Optimization of graphene-enhanced geopolymer cement for oil well applications

Geopolymer cement is a viable and sustainable replacement for conventional Portland cement, drawing attention for its enhanced durability and reduced shrinkage when compared to API Class G cement, alongside its potential to reduce CO₂ emissions. This research aims to develop fly ash-based geopolymer cement incorporating graphene oxide (GO) under high pressure high temperature (HPHT) conditions for oil well cementing application. The investigation unfolds in three distinct phases to meet its objectives. Phase 1 identifies the optimal GO concentration, demonstrating that a formulation with 3.83 M NaOH and 0.2% GO achieves a compressive strength of 21.39 MPa.
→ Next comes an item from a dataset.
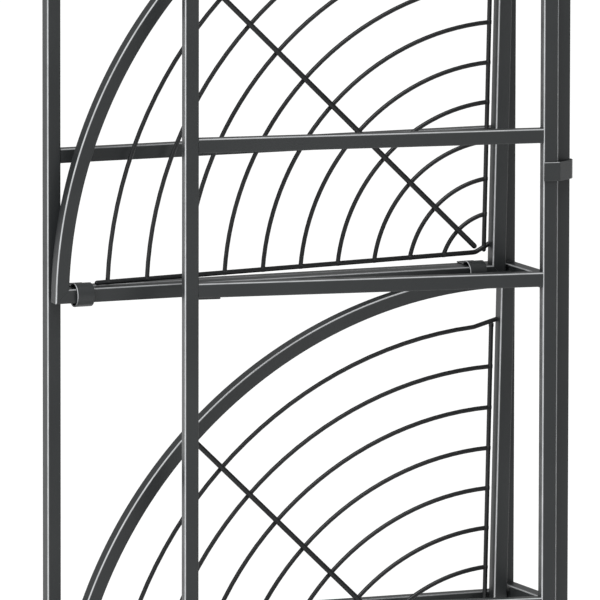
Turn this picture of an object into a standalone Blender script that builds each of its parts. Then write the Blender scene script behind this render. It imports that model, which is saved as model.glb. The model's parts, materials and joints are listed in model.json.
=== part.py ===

Phase 2 applies this optimal formulation (Formulation OP 1) in functional oil well cementing tests, with rheology showing stable viscosity across temperatures and a thickening time of 3:25 hr at 100 Bc. Phase 3 evaluates compressive strength under varying temperature and pressure, revealing a maximum compressive strength of 25.68 MPa curing at 120°C and 20.68 MPa. Results show that higher temperatures enhance compressive strength, attributed to accelerated geopolymerization and improved pore structure. Experimental validation aligns closely with predictions, with deviations within 7.2%. This study highlights geopolymer cement's capability as a sustainable, high-performance option for challenging oil well settings, presenting a significant advancement over traditional oil well cement solutions.